# What is required
Transcribe, exactly as they appear, the line that contains "obj.parent = empty", the line that contains "# each node", and every line in between, and nothing else.

# Material provided
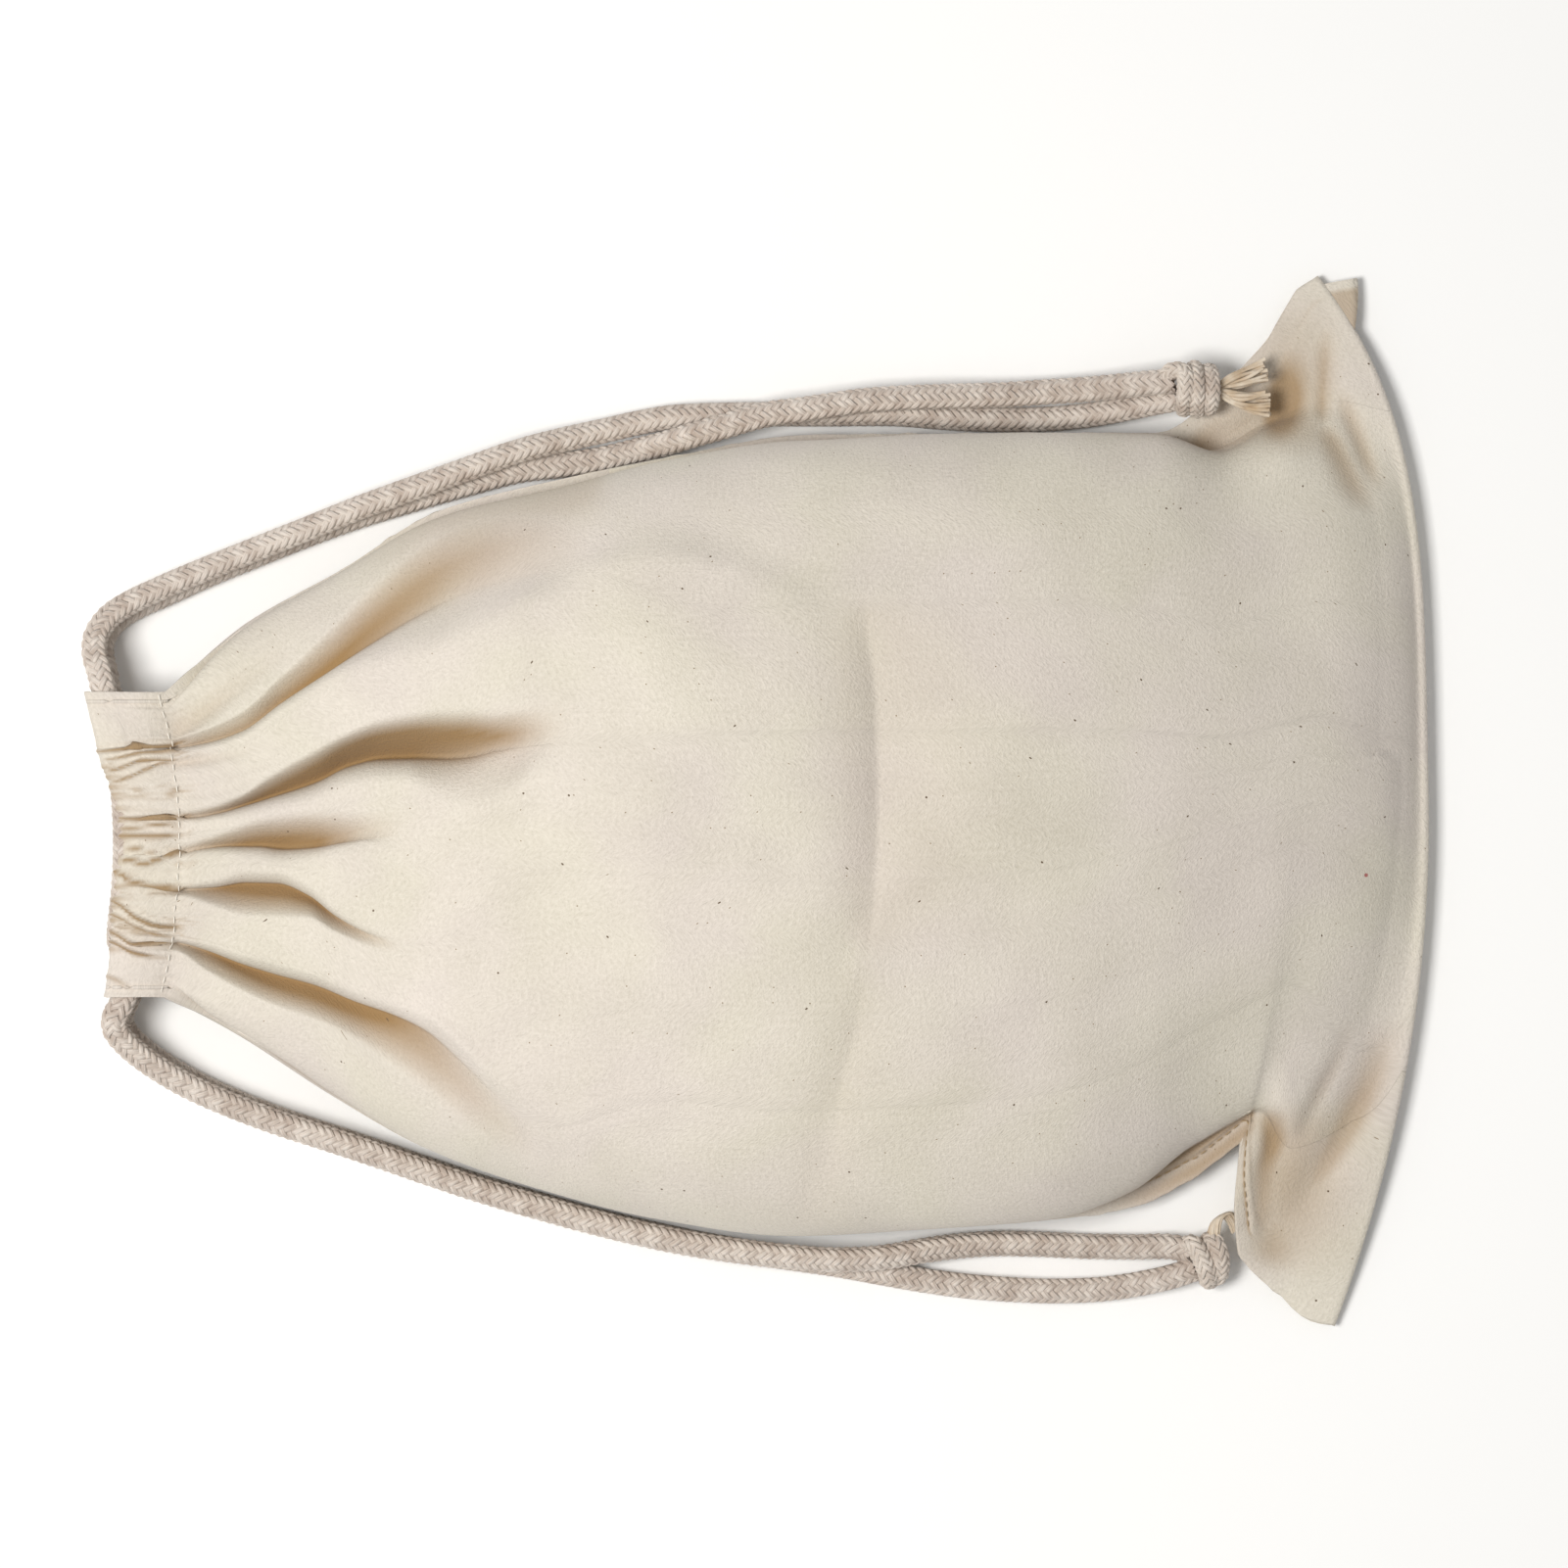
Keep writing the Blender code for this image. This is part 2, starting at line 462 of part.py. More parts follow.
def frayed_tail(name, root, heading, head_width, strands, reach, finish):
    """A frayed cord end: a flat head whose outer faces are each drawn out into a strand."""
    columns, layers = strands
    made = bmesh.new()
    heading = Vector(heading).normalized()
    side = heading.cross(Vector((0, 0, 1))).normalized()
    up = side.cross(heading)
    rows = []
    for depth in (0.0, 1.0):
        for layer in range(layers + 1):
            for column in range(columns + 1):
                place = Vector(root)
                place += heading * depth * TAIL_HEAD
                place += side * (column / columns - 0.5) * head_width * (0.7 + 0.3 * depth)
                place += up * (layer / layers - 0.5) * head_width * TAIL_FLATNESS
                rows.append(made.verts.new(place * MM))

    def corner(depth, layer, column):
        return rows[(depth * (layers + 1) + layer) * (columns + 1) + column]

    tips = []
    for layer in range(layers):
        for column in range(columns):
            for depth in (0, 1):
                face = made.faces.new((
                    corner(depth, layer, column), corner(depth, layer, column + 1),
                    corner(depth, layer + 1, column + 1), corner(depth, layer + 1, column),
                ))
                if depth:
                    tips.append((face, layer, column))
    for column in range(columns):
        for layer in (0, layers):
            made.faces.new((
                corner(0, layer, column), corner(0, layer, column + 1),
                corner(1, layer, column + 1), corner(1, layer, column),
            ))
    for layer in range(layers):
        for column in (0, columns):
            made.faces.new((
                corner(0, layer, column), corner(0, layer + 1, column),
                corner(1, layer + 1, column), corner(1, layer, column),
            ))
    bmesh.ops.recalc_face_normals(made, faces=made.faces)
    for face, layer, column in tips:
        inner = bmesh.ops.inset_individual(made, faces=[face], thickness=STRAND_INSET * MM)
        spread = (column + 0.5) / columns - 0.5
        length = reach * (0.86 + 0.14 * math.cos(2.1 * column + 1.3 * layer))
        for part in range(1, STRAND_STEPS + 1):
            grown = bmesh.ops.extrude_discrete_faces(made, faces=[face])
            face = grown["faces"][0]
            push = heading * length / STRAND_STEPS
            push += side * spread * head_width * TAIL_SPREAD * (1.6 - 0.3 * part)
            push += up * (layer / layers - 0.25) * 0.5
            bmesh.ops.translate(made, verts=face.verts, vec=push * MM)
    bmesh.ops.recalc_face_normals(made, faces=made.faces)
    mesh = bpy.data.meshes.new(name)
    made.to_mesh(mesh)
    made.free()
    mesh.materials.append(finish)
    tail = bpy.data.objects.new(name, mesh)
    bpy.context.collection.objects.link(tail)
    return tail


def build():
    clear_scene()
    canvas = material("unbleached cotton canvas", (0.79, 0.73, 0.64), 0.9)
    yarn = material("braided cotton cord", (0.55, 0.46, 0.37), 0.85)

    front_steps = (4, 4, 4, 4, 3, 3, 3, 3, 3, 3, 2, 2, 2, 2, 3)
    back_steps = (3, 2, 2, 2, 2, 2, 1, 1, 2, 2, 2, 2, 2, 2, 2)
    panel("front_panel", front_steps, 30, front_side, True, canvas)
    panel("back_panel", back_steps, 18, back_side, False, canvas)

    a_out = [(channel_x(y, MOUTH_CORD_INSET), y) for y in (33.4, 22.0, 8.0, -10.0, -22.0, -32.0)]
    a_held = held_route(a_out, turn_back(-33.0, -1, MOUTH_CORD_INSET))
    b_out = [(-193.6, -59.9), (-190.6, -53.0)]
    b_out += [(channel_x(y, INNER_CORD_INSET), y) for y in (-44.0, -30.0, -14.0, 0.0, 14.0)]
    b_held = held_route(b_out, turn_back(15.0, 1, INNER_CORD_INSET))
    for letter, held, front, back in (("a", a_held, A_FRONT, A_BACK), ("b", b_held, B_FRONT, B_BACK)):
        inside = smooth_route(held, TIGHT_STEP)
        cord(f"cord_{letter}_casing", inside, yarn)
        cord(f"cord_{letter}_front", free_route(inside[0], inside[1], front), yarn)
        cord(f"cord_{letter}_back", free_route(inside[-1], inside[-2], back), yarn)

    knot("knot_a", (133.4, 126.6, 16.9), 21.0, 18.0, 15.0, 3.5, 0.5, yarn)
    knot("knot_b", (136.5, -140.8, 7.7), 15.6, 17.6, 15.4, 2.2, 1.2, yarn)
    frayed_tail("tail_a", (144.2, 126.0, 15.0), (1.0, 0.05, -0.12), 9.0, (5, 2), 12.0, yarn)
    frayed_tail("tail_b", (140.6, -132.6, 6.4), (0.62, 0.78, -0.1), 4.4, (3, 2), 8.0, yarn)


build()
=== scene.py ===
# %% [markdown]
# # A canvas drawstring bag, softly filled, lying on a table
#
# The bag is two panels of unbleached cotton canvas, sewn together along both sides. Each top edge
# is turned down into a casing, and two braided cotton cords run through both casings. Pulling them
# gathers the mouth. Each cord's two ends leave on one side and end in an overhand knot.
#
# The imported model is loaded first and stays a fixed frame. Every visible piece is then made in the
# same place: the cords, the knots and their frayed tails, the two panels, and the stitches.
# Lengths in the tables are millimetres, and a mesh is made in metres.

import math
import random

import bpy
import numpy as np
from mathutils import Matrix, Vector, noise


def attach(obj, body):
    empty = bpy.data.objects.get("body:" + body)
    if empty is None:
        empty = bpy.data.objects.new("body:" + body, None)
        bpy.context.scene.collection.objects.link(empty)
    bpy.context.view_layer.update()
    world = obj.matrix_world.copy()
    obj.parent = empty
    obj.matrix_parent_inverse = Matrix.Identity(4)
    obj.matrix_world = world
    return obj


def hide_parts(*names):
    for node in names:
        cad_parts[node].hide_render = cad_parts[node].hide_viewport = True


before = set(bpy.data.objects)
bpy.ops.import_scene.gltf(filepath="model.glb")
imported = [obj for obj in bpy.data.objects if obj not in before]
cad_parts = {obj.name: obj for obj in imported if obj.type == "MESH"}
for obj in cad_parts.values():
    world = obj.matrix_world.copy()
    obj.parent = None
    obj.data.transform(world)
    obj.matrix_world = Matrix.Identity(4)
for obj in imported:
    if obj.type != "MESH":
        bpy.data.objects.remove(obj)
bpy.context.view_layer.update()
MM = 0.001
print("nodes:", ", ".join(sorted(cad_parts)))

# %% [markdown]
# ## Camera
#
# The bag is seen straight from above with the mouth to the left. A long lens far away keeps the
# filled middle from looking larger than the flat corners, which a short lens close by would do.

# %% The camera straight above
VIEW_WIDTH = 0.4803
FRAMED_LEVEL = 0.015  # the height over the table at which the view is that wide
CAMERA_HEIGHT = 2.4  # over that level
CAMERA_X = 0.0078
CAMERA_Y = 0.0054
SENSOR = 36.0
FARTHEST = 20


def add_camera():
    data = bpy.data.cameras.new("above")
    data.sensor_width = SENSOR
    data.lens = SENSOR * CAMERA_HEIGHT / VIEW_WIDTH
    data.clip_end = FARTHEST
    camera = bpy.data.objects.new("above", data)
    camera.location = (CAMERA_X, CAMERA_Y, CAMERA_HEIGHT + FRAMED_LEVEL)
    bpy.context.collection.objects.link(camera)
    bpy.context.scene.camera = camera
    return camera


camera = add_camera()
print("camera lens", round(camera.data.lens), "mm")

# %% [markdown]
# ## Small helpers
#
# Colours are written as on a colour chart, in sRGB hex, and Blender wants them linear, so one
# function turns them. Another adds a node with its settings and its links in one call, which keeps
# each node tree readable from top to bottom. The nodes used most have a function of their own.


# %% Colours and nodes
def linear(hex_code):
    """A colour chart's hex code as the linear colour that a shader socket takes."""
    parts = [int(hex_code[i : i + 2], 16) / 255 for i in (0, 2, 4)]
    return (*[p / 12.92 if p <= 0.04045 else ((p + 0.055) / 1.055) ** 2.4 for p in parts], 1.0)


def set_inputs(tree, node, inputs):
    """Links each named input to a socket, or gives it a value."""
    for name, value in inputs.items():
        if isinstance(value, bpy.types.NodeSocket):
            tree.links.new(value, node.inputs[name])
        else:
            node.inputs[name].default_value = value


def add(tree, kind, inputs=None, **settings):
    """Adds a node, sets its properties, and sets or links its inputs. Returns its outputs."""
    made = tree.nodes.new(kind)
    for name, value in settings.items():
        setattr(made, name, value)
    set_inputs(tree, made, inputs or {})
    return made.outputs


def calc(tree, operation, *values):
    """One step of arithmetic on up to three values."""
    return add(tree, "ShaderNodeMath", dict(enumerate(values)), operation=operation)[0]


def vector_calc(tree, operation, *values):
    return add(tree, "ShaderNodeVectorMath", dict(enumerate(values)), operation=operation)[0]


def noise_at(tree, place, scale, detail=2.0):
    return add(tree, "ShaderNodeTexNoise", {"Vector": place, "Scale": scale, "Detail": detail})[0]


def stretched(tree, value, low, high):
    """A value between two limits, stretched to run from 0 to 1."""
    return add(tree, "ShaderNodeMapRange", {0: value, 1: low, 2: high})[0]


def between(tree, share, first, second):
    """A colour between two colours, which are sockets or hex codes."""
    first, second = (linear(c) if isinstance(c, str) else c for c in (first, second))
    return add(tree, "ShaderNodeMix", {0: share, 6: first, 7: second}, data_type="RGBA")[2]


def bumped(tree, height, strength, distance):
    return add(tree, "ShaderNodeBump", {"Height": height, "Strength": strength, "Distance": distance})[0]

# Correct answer
    obj.parent = empty
    obj.matrix_parent_inverse = Matrix.Identity(4)
    obj.matrix_world = world
    return obj


def hide_parts(*names):
    for node in names:
        cad_parts[node].hide_render = cad_parts[node].hide_viewport = True


before = set(bpy.data.objects)
bpy.ops.import_scene.gltf(filepath="model.glb")
imported = [obj for obj in bpy.data.objects if obj not in before]
cad_parts = {obj.name: obj for obj in imported if obj.type == "MESH"}
for obj in cad_parts.values():
    world = obj.matrix_world.copy()
    obj.parent = None
    obj.data.transform(world)
    obj.matrix_world = Matrix.Identity(4)
for obj in imported:
    if obj.type != "MESH":
        bpy.data.objects.remove(obj)
bpy.context.view_layer.update()
MM = 0.001
print("nodes:", ", ".join(sorted(cad_parts)))

# %% [markdown]
# ## Camera
#
# The bag is seen straight from above with the mouth to the left. A long lens far away keeps the
# filled middle from looking larger than the flat corners, which a short lens close by would do.

# %% The camera straight above
VIEW_WIDTH = 0.4803
FRAMED_LEVEL = 0.015  # the height over the table at which the view is that wide
CAMERA_HEIGHT = 2.4  # over that level
CAMERA_X = 0.0078
CAMERA_Y = 0.0054
SENSOR = 36.0
FARTHEST = 20


def add_camera():
    data = bpy.data.cameras.new("above")
    data.sensor_width = SENSOR
    data.lens = SENSOR * CAMERA_HEIGHT / VIEW_WIDTH
    data.clip_end = FARTHEST
    camera = bpy.data.objects.new("above", data)
    camera.location = (CAMERA_X, CAMERA_Y, CAMERA_HEIGHT + FRAMED_LEVEL)
    bpy.context.collection.objects.link(camera)
    bpy.context.scene.camera = camera
    return camera


camera = add_camera()
print("camera lens", round(camera.data.lens), "mm")

# %% [markdown]
# ## Small helpers
#
# Colours are written as on a colour chart, in sRGB hex, and Blender wants them linear, so one
# function turns them. Another adds a node with its settings and its links in one call, which keeps
# each node tree readable from top to bottom. The nodes used most have a function of their own.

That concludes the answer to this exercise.